3. That he or she can be a part of this change. Just by having tinkered with things, she has stumbled upon that spark that is part of being an innovator in this new kind of world. She has demonstrated agency, which encourages further development. That is exactly, Liukas explains passionately, what we ought to be encouraging in kids—that agency, that wherewithal to be a part of the change that is making the world ready for the future.

Every Company Will Be a Technology Company

It is on the heels of that claim that Liukas makes an even bolder one: “Every company will be a technology company going forward.”

She says this because the resources that used to be scarce, like money, are no longer scarce for most companies. What is scarce, Liukas says, is that bold and visionary spirit that will imagine and implement the new and impactful changes. Technology, she tells the attentive crowd, is what makes these changes happen faster. Thus, companies who can master technology faster and harness its power have the advantage. It follows that people who can do that as well, can have entire industries in the palms of their hands.
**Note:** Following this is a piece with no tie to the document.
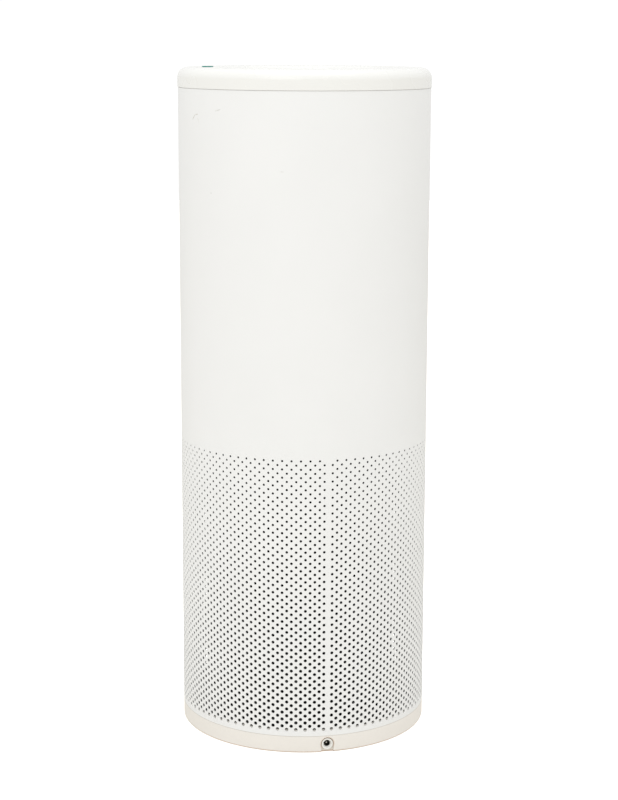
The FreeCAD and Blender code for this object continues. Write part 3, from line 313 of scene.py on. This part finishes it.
# painted shade: the jack sleeve's metal is given a near-black tone that stands in for the shade inside the
# bore
SHADED_SLEEVE = coated("jack_sleeve_metal", (0.10, 0.095, 0.09), (0.16, 0.15, 0.14), rough=(0.3, 0.45), bump=0.02,
                Metallic=1.0)
STEEL = coated("zinc_steel", (0.48, 0.48, 0.47), (0.60, 0.60, 0.58), rough=(0.25, 0.42), grain=1200.0,
               bump=0.06, Metallic=1.0)
MAGNET = coated("magnet", (0.30, 0.30, 0.31), (0.38, 0.38, 0.39), rough=(0.3, 0.4), Metallic=0.9)
COPPER = coated("enamelled_copper", (0.55, 0.20, 0.08), (0.68, 0.28, 0.12), rough=(0.3, 0.4),
                grain=2500.0, bump=0.3, Metallic=0.8)
RUBBER = coated("grey_rubber", (0.03, 0.03, 0.03), (0.045, 0.045, 0.045), rough=(0.7, 0.85), bump=0.15)
BOARD = coated("circuit_board", (0.01, 0.11, 0.05), (0.015, 0.14, 0.065), rough=(0.3, 0.4), bump=0.05)
PAPER = coated("filter_paper", (0.66, 0.68, 0.64), (0.78, 0.79, 0.75), rough=(0.9, 0.95), grain=2600.0,
               bump=0.5, cloud=60.0)
CARBON = coated("carbon_cloth", (0.008, 0.008, 0.008), (0.03, 0.03, 0.03), rough=(0.8, 0.95),
                grain=700.0, bump=0.9, cloud=600.0)
NYLON = coated("nylon_mesh", (0.012, 0.012, 0.013), (0.03, 0.03, 0.032), rough=(0.6, 0.75),
               grain=1400.0, bump=0.8, cloud=900.0)
FOAM = coated("black_foam", (0.015, 0.015, 0.015), (0.03, 0.03, 0.03), rough=(0.9, 1.0), grain=1600.0,
              bump=0.9)
CABLE = coated("black_cable", (0.01, 0.01, 0.01), (0.02, 0.02, 0.02), rough=(0.4, 0.5), bump=0.05)
LENS = coated("frosted_lens", (0.80, 0.86, 0.85), (0.86, 0.90, 0.89), rough=(0.3, 0.4), bump=0.02,
              Transmission_Weight=0.3)

SLOT_MATERIAL = {
    "white_sheet": PAINT, "white_cap": CAP_WHITE, "warm_white": BASE_WHITE, "teal": TEAL,
    "black_plastic": BLACK, "grey_plastic": GREY, "jack_white": JACK_WHITE, "nickel": NICKEL,
    "steel": STEEL, "magnet": MAGNET, "copper": COPPER, "rubber_grey": RUBBER,
    "circuit_board": BOARD, "filter_paper": PAPER, "carbon_cloth": CARBON, "mesh_cloth": NYLON,
    "foam": FOAM, "lead_black": CABLE, "lens_clear": LENS,
}
OWN_MATERIAL = {"base_ring": BASE_MOULDING, "jack_sleeve": SHADED_SLEEVE}
NODE_SLOT = {entry["node"]: entry["material_slot"] for entry in frame["record"]["subparts"]}
NODE_BODY = {node: body for body, nodes in frame["record"]["behaviour"]["bodies"].items()
             for node in nodes}


# ---- Making pieces -----------------------------------------------------------------------
def finished(bm, name, node, smooth=30.0):
    """Turns a bmesh into a piece that rides with a CAD node, takes its slot and stands for it."""
    mesh = bpy.data.meshes.new(name)
    bm.to_mesh(mesh)
    bm.free()
    mesh.materials.append(OWN_MATERIAL.get(node) or SLOT_MATERIAL[NODE_SLOT[node]])
    piece = bpy.data.objects.new(name, mesh)
    bpy.context.scene.collection.objects.link(piece)
    mesh.shade_smooth()
    mesh.set_sharp_from_angle(angle=math.radians(smooth))
    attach(piece, NODE_BODY[node])
    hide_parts(node)
    return piece


def walled(bm, radius, wall):
    """Gives a rolled sheet its wall, inward from its outside radius."""
    inner = bmesh.ops.extrude_face_region(bm, geom=bm.faces[:], use_keep_orig=True)["geom"]
    inner_verts = [item for item in inner if isinstance(item, bmesh.types.BMVert)]
    shrink = (radius - wall) / radius
    bmesh.ops.scale(bm, vec=(shrink, shrink, 1), verts=inner_verts)
    bmesh.ops.recalc_face_normals(bm, faces=bm.faces)


# ---- Perforated sheet --------------------------------------------------------------------
def pitch_strip(offset):
    """One column of the sheet, still flat: x across, z up. `offset` lifts it by half a row."""
    bm = bmesh.new()
    half = COLUMN_PITCH * BODY_R / 2
    for index in range(HOLE_ROWS):
        row = index + offset
        low, middle, high = row_z(row - 0.5), row_z(row), row_z(row + 0.5)
        hole = bmesh.ops.create_circle(bm, segments=HOLE_SIDES, radius=hole_radius(row),
                                       matrix=Matrix.Translation((0, 0, middle))
                                       @ Matrix.Rotation(math.pi / 2, 4, "X"))["verts"]
        rim = [bm.verts.new((x, 0, z)) for x, z in (
            (-half, low), (0, low), (half, low), (half, middle),
            (half, high), (0, high), (-half, high), (-half, middle))]
        frame_edges = [bm.edges.new((rim[k - 1], rim[k])) for k in range(8)]
        hole_edges = list({edge for vert in hole for edge in vert.link_edges})
        bmesh.ops.bridge_loops(bm, edges=frame_edges + hole_edges)
    first, last = row_z(offset - 0.5), row_z(HOLE_ROWS - 1 + offset + 0.5)
    bottom = [(-half, SHEET_LOW), (half, SHEET_LOW)]
    top = [(half, SHEET_HIGH), (-half, SHEET_HIGH)]
    if offset:
        bottom += [(half, row_z(-0.5)), (half, first), (0, first), (-half, first), (-half, row_z(-0.5))]
        top += [(-half, last), (0, last), (half, last)]
    else:
        above = row_z(HOLE_ROWS)
        bottom += [(half, first), (0, first), (-half, first)]
        top += [(-half, above), (-half, last), (0, last), (half, last), (half, above)]
    for loop in (bottom, top):
        bm.faces.new([bm.verts.new((x, 0, z)) for x, z in loop])
    bmesh.ops.remove_doubles(bm, verts=bm.verts, dist=1e-6)
    return bm


def wrap(bm, verts, angle):
    """Bends flat strip vertices onto the body's cylinder, centred on an angle."""
    for vert in verts:
        turn = angle + vert.co.x / BODY_R
        vert.co = Vector((BODY_R * math.cos(turn), BODY_R * math.sin(turn), vert.co.z))


def blank_strip():
    bm = bmesh.new()
    half = (SEAM_GAP_PITCHES - 1) * COLUMN_PITCH * BODY_R / 2
    heights = [SHEET_LOW, row_z(-0.5)]
    heights += [row_z(step / 2) for step in range(2 * HOLE_ROWS)]
    heights += [SHEET_HIGH]
    loop = [(half, z) for z in heights] + [(-half, z) for z in reversed(heights)]
    bm.faces.new([bm.verts.new((x, 0, z)) for x, z in loop])
    return bm


def sheet_sector(sector):
    strips = []
    for offset in (0.0, 0.5):
        mesh = bpy.data.meshes.new("strip")
        strip = pitch_strip(offset)
        strip.to_mesh(mesh)
        strip.free()
        strips.append(mesh)
    per = HOLE_COLUMNS // SHEET_SECTORS
    first = SEAM + SEAM_GAP_PITCHES * COLUMN_PITCH / 2
    bm = bmesh.new()
    for column in range(sector * per, (sector + 1) * per):
        start = len(bm.verts)
        bm.from_mesh(strips[column % 2])
        bm.verts.ensure_lookup_table()
        wrap(bm, bm.verts[start:], first + column * COLUMN_PITCH)
    if sector == 0:
        mesh = bpy.data.meshes.new("strip")
        strip = blank_strip()
        strip.to_mesh(mesh)
        strip.free()
        start = len(bm.verts)
        bm.from_mesh(mesh)
        bm.verts.ensure_lookup_table()
        wrap(bm, bm.verts[start:], SEAM)
    bmesh.ops.remove_doubles(bm, verts=bm.verts, dist=2e-6)
    bmesh.ops.recalc_face_normals(bm, faces=bm.faces)
    walled(bm, BODY_R, SHEET_T)
    return bm


def radial_normals(piece):
    """Keeps the rolled faces smooth right up to the joins between sectors."""
    mesh = piece.data
    normals = []
    for polygon in mesh.polygons:
        centre = polygon.center
        outward = Vector((centre.x, centre.y, 0)).normalized()
        facing = polygon.normal.dot(outward)
        rolled = abs(facing) > 0.9
        for index in polygon.loop_indices:
            spot = mesh.vertices[mesh.loops[index].vertex_index].co
            radial = Vector((spot.x, spot.y, 0)).normalized() * (1 if facing > 0 else -1)
            normals.append(radial if rolled else polygon.normal)
    mesh.normals_split_custom_set(normals)


def make_sheet():
    for sector in range(SHEET_SECTORS):
        piece = finished(sheet_sector(sector), f"body_sheet_{sector + 1}", "body_shell")
        radial_normals(piece)


# ---- Slotted core of the filter ------------------------------------------------------------
def make_filter_core():
    """Tube of bars: a flat grid with its slots taken out, rolled up and given its wall."""
    across = CORE_COLUMNS * CORE_STEPS
    up = 2 * CORE_LEVELS + 1
    bm = bmesh.new()
    bmesh.ops.create_grid(bm, x_segments=across, y_segments=up, size=1.0)
    slot = (CORE_HIGH - CORE_LOW - (CORE_LEVELS + 1) * CORE_BAR) / CORE_LEVELS
    open_faces = []
    for face in bm.faces:
        centre = face.calc_center_median()
        step = int((centre.x + 1) / 2 * across) % CORE_STEPS
        level = int((centre.y + 1) / 2 * up)
        if step < CORE_OPEN and level % 2:
            open_faces.append(face)
    bmesh.ops.delete(bm, geom=open_faces, context="FACES")
    for vert in bm.verts:
        turn = math.pi * vert.co.x
        line = round((vert.co.y + 1) / 2 * up)
        height = CORE_LOW + (line + 1) // 2 * CORE_BAR + line // 2 * slot
        vert.co = Vector((CORE_R * math.cos(turn), CORE_R * math.sin(turn), height))
    bmesh.ops.remove_doubles(bm, verts=bm.verts, dist=1e-6)
    bmesh.ops.recalc_face_normals(bm, faces=bm.faces)
    walled(bm, CORE_R, CORE_WALL)
    finished(bm, "filter_core_bars", "filter_core")


# ---- Interior and hardware: smooth copies of the CAD solids ---------------------------------
def refined(node):
    """Merged, smooth-shaded copy of a CAD node's mesh, in the node's own place."""
    source = frame["nodes"][node]
    bm = bmesh.new()
    bm.from_mesh(source.data)
    bm.transform(source.matrix_world)
    bmesh.ops.remove_doubles(bm, verts=bm.verts, dist=2e-6)
    return finished(bm, node + "_finish", node, smooth=28.0)


def rounded_normals(piece, rounds):
    """Shades turned faces by their true round-overs, each given as (radius, height, size)."""
    mesh = piece.data
    normals = []
    for polygon in mesh.polygons:
        for index in polygon.loop_indices:
            spot = mesh.vertices[mesh.loops[index].vertex_index].co
            radius = math.hypot(spot.x, spot.y)
            outward = Vector((spot.x / radius, spot.y / radius, 0))
            choices = [outward, -outward]
            for centre_r, centre_z, size in rounds:
                away = Vector((radius - centre_r, spot.z - centre_z))
                if abs(away.length - size) < 0.05 * MM:
                    away.normalize()
                    choices.append(outward * away.x + Vector((0, 0, away.y)))
            best = max(choices, key=polygon.normal.dot)
            normals.append(best if polygon.normal.dot(best) > 0.95 else polygon.normal)
    mesh.normals_split_custom_set(normals)


CORNER = (CAP_R - CAP_CORNER_R, CAP_HIGH - CAP_CORNER_R, CAP_CORNER_R)
RIM_CREST = (RIM_CREST_R, CAP_HIGH - RIM_INNER_R, RIM_INNER_R)
BASE_FOOT = (BODY_R - BASE_EDGE_R, BASE_LOW + BASE_EDGE_R, BASE_EDGE_R)
ROUNDED = {"top_cap": [CORNER], "outlet_rim": [RIM_CREST], "base_ring": [BASE_FOOT]}

make_sheet()
make_filter_core()
OWN_SHAPE = {"body_shell", "filter_core"}
for part in NODE_SLOT:
    if part not in OWN_SHAPE:
        copy = refined(part)
        if part in ROUNDED:
            rounded_normals(copy, ROUNDED[part])


# ---- Floor, light, camera ------------------------------------------------------------------
SKY_LIGHT = 0.86
FLOOR_TONE = (0.86, 0.838, 0.775)


def plain(name, colour, rough):
    return coated(name, colour, colour, rough=(rough, rough), bump=0.0)


def make_stage():
    bm = bmesh.new()
    bmesh.ops.create_circle(bm, cap_ends=True, segments=64, radius=6.0)
    mesh = bpy.data.meshes.new("floor")
    bm.to_mesh(mesh)
    bm.free()
    white = plain("floor_white", FLOOR_TONE, 0.6)
    surface = white.node_tree.nodes["Principled BSDF"]
    surface.inputs["Emission Color"].default_value = (1.0, 1.0, 1.0, 1)
    seen = white.node_tree.nodes.new("ShaderNodeLightPath")
    white.node_tree.links.new(seen.outputs["Is Camera Ray"], surface.inputs["Emission Strength"])
    mesh.materials.append(white)
    floor = bpy.data.objects.new("floor", mesh)
    bpy.context.scene.collection.objects.link(floor)
    world = bpy.data.worlds.new("studio")
    bpy.context.scene.world = world
    world.use_nodes = True
    tree = world.node_tree
    sky = tree.nodes["Background"]
    sky.inputs["Color"].default_value = (1.0, 1.0, 0.99, 1)
    sky.inputs["Strength"].default_value = SKY_LIGHT
    backdrop = add(tree, "ShaderNodeBackground", Color=(1.0, 1.0, 1.0, 1), Strength=1.05)
    seen = tree.nodes.new("ShaderNodeLightPath")
    either = tree.nodes.new("ShaderNodeMixShader")
    tree.links.new(seen.outputs["Is Camera Ray"], either.inputs[0])
    tree.links.new(sky.outputs[0], either.inputs[1])
    tree.links.new(backdrop.outputs[0], either.inputs[2])
    tree.links.new(either.outputs[0], tree.nodes["World Output"].inputs["Surface"])


def area_light(name, place, target, size, power, colour=(1, 1, 1)):
    data = bpy.data.lights.new(name, "AREA")
    data.shape = "RECTANGLE"
    data.size, data.size_y = size
    data.energy = power
    data.color = colour
    lamp = bpy.data.objects.new(name, data)
    bpy.context.scene.collection.objects.link(lamp)
    lamp.location = place
    lamp.rotation_euler = (Vector(target) - Vector(place)).to_track_quat("-Z", "Y").to_euler()
    return lamp


def make_camera():
    data = bpy.data.cameras.new("camera")
    data.lens = 84.95
    data.sensor_width = 36.0
    data.shift_x = -0.0112
    camera = bpy.data.objects.new("camera", data)
    bpy.context.scene.collection.objects.link(camera)
    camera.location = (-0.3595, -1.8253, 0.6907)
    camera.rotation_euler = [math.radians(turn) for turn in (78.929, -0.218, -11.536)]
    bpy.context.scene.camera = camera


make_stage()
area_light("front_softbox", (-1.3, -2.3, 1.7), (0, 0, 0.45), (1.4, 1.6), 9.8, (1.0, 1.0, 0.99))
area_light("top_softbox", (0.0, -0.4, 2.3), (0, 0, 0.5), (1.8, 1.8), 9.0)
make_camera()
bpy.context.scene.view_settings.view_transform = "Standard"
For Liukas, computers are becoming much more than the original Von Neumann machines—merely taking in the input of commands, and manipulating data based on the commands. Machines are now perceiving. After all, they can spot people and animals in photos and videos. For Liukas, that represents a first step in what the division of labor will look like between humans and computers. “Perception is the first step toward imagination,” she says. “And imagination is the first step toward creativity.”

When computers can imagine and then create, they are stepping into what has been heretofore classified as the uniquely human domain. The accompanying worry is that human creativity and expression are in danger.
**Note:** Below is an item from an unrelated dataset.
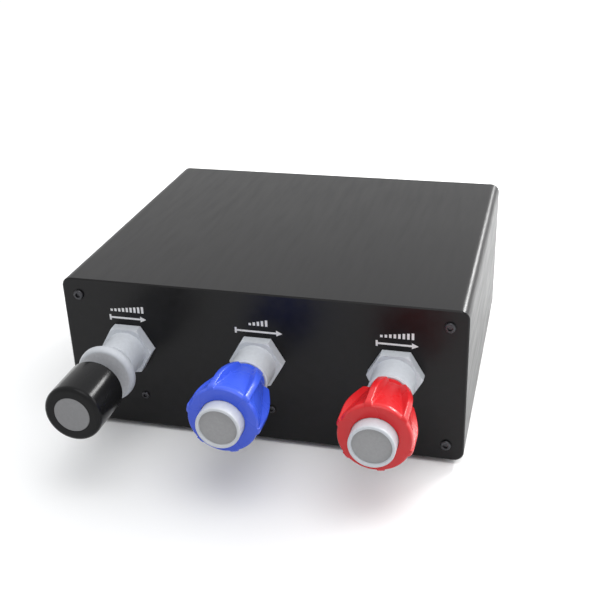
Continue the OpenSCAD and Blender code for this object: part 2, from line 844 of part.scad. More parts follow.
// Square socket for a data cable, its mouth with two corners cut
module usb_socket()
    color(steel)
        translate([-usb_w/2, rear_y - usb_recess - usb_len, board_top_z])
            difference() {
                cube([usb_w, usb_len, usb_h]);
                translate([usb_w/2, usb_len + eps, usb_wall]) rotate([90, 0, 0])
                    linear_extrude(usb_depth)
                        polygon([[-usb_mouth_w/2, 0], [usb_mouth_w/2, 0],
                                 [usb_mouth_w/2, usb_mouth_h - usb_mouth_cut],
                                 [usb_mouth_w/2 - 0.7*usb_mouth_cut, usb_mouth_h],
                                 [-usb_mouth_w/2 + 0.7*usb_mouth_cut, usb_mouth_h],
                                 [-usb_mouth_w/2, usb_mouth_h - usb_mouth_cut]]);
            }

// Wires from a potentiometer's terminals to its header: round stretches between balls
function harness_route(x, i) =
    let (px = x + plate_outer_x + pot_t/2, py = face_y + pot_b + pot_len - wire_inset,
         pz = axis_z - pot_w/2, hx = header_pitch*i, hz = board_top_z + header_h)
    [[px, py, pz], [px, py, hz + 2*wire_d], [hx, header_y, hz + 1.4*wire_d],
     [hx, header_y, hz]];
module harness(x, i) {
    route = harness_route(x, i);
    color([0.75, 0.1, 0.1])
        for (k = [0 : len(route) - 2]) {
            span = route[k + 1] - route[k];
            translate(route[k]) {
                rotate([0, acos(span.z/norm(span)), atan2(span.y, span.x)])
                    cylinder(d = wire_d, h = norm(span), $fn = 24);
                if (k > 0) sphere(d = wire_ball_d, $fn = 24);
            }
        }
}

// ---------- pieces ----------

case_sleeve();
front_panel();
rear_panel();
front_panel_screws();
rear_panel_screws();
foot(-1, -1);  // foot_front_left
foot(1, -1);  // foot_front_right
foot(-1, 1);  // foot_rear_left
foot(1, 1);  // foot_rear_right
bushing(throttle_x, true);  // throttle_bushing
bushing(prop_x, false);  // prop_bushing
bushing(mixture_x, false);  // mixture_bushing
bushing_nuts();
bracket_screws();
bracket(throttle_x);  // throttle_bracket
bracket(prop_x);  // prop_bracket
bracket(mixture_x);  // mixture_bracket
pot(throttle_x);  // throttle_pot
pot(prop_x);  // prop_pot
pot(mixture_x);  // mixture_pot
pot_screws();
control_board();
board_standoffs();
board_screws();
controller_chip();
wire_headers();
usb_socket();
harness(throttle_x, -1);  // throttle_harness
harness(prop_x, 0);  // prop_harness
harness(mixture_x, 1);  // mixture_harness
friction_collet();
friction_ring();
throttle_rod();
throttle_knob();
throttle_cap();
carriage(throttle_x);  // throttle_carriage
grub_screw(throttle_x);  // throttle_grub_screw
slider(throttle_x);  // throttle_slider
vernier_rod(prop_x);  // prop_rod
retainer(prop_x);  // prop_retainer
carriage(prop_x);  // prop_carriage
grub_screw(prop_x);  // prop_grub_screw
slider(prop_x);  // prop_slider
color(knob_blue) vernier_knob(prop_x, prop_turn);  // prop_knob
button(prop_x, prop_turn);  // prop_button
plunger(prop_x);  // prop_plunger
spring(prop_x);  // prop_spring
vernier_rod(mixture_x);  // mixture_rod
retainer(mixture_x);  // mixture_retainer
carriage(mixture_x);  // mixture_carriage
grub_screw(mixture_x);  // mixture_grub_screw
slider(mixture_x);  // mixture_slider
color(knob_red) vernier_knob(mixture_x, mixture_turn);  // mixture_knob
button(mixture_x, mixture_turn);  // mixture_button
plunger(mixture_x);  // mixture_plunger
spring(mixture_x);  // mixture_spring
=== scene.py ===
"""Looks of the push-pull control box: finer knobs, printed marks, materials, floor and light."""
import json
import math

import bpy
import bmesh
from mathutils import Matrix, Vector

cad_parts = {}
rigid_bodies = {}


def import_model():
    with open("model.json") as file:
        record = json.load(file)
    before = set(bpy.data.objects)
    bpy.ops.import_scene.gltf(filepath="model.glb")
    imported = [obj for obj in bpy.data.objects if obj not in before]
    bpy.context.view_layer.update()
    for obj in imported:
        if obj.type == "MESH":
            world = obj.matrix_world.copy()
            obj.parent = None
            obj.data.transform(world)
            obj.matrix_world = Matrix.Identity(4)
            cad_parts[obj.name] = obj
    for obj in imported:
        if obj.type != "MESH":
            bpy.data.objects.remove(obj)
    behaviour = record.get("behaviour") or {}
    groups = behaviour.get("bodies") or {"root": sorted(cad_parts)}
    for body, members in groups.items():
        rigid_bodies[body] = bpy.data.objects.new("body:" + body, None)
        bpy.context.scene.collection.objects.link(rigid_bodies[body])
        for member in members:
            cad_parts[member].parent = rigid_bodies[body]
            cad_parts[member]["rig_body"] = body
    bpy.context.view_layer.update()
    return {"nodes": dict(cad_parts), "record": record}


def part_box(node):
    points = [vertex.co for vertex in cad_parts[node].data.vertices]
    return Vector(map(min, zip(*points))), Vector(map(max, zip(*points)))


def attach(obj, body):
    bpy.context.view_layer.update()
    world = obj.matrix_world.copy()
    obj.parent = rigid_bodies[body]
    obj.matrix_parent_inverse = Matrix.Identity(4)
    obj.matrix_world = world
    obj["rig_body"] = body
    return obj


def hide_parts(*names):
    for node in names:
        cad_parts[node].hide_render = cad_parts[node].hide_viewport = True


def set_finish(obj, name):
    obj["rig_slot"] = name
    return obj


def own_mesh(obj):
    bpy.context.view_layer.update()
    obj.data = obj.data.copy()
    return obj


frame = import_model()
nodes = frame["nodes"]

MM = 0.001

# ---------- places read from the frame ----------


def axis_of(node):
    """Centre of a node in X and Z, which is its control's axis."""
    low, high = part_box(node)
    return (low.x + high.x) / 2, (low.z + high.z) / 2


FACE_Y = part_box("front_panel")[0].y
THROTTLE = axis_of("throttle_cap")
PROP = axis_of("prop_plunger")
MIXTURE = axis_of("mixture_plunger")


def out_of(node):
    """How far a node starts and ends in front of the panel, in mm."""
    low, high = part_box(node)
    return (FACE_Y - high.y) / MM, (FACE_Y - low.y) / MM


# ---------- materials ----------


def new_material(name, colour, roughness, metallic=0.0, specular=0.5):
    """A plain material, with its node tree and its shader."""
    mat = bpy.data.materials.new(name)
    mat.use_nodes = True
    shader = mat.node_tree.nodes["Principled BSDF"]
    shader.inputs["Base Color"].default_value = (*colour, 1)
    shader.inputs["Roughness"].default_value = roughness
    shader.inputs["Metallic"].default_value = metallic
    shader.inputs["Specular IOR Level"].default_value = specular
    return mat, mat.node_tree, shader


NOISE_LOW, NOISE_HIGH = 0.3, 0.7
BUMP_STRENGTH = 0.3


def map_range(tree, from_min, from_max, to_min, to_max):
    """A node that maps one range of values on to another."""
    node = tree.nodes.new("ShaderNodeMapRange")
    node.inputs["From Min"].default_value = from_min
    node.inputs["From Max"].default_value = from_max
    node.inputs["To Min"].default_value = to_min
    node.inputs["To Max"].default_value = to_max
    return node


def grain(tree, shader, scale, dark, light, low_rough, high_rough, bump=0.0, stretch=(1, 1, 1),
          detail=4.0):
    """Varies colour, roughness and height with one noise in object coordinates."""
    coords = tree.nodes.new("ShaderNodeTexCoord")
    mapping = tree.nodes.new("ShaderNodeMapping")
    mapping.inputs["Scale"].default_value = stretch
    noise = tree.nodes.new("ShaderNodeTexNoise")
    noise.inputs["Scale"].default_value = scale
    noise.inputs["Detail"].default_value = detail
    tree.links.new(coords.outputs["Object"], mapping.inputs["Vector"])
    tree.links.new(mapping.outputs["Vector"], noise.inputs["Vector"])
    ramp = tree.nodes.new("ShaderNodeValToRGB")
    ramp.color_ramp.elements[0].position = NOISE_LOW
    ramp.color_ramp.elements[1].position = NOISE_HIGH
    ramp.color_ramp.elements[0].color = (*dark, 1)
    ramp.color_ramp.elements[1].color = (*light, 1)
    tree.links.new(noise.outputs["Fac"], ramp.inputs["Fac"])
    tree.links.new(ramp.outputs["Color"], shader.inputs["Base Color"])
    spread = map_range(tree, NOISE_LOW, NOISE_HIGH, low_rough, high_rough)
    tree.links.new(noise.outputs["Fac"], spread.inputs["Value"])
    tree.links.new(spread.outputs["Result"], shader.inputs["Roughness"])
    if bump:
        bumps = tree.nodes.new("ShaderNodeBump")
        bumps.inputs["Strength"].default_value = BUMP_STRENGTH
        bumps.inputs["Distance"].default_value = bump
        tree.links.new(noise.outputs["Fac"], bumps.inputs["Height"])
        tree.links.new(bumps.outputs["Normal"], shader.inputs["Normal"])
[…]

But Liukas asks us to remember something. “Technology,” she says “is built on humanity.” As she explains, the very first computers were just very intelligent humans who were very good at doing long calculations. She then makes a prediction: “And I for one believe that the last computers in the world will also be human.”

Why does Linda Liukas believe this? It’s because technology has a wider definition than we usually acknowledge. “The word ‘technology,’” she explains “includes the problem-solving tools, but it also includes the skills and competencies alongside those tools.” Those are, as she sees it, all too human.

But if that’s not enough to calm the worrisome onlookers in our society, she presents one more exhibit. It’s a slide with what is obviously a child’s writing on lined paper: the unvarnished thoughts of a child in one of her classes who has grown up with AI, neural networks, and all of the “scariest“ technologies right at her fingertips. When asked what technology is, her short explanation closed with the sentence “People uses [sic] technology.” That is an important distinction to remember. Technology is there for us to use, but we still need to have things we aim to use it for. We still need vision and aspirations.

Liukas, seemingly smiling just as widely now as she was 20 minutes ago, reminds us in her uniquely upbeat voice: “Computers are binary. They can be one thing or the other. But us humans, we contain multitudes. We can be many things at the same time. Crafters…programmers, and poets, and I believe that’s the best roadmap we have for the future.”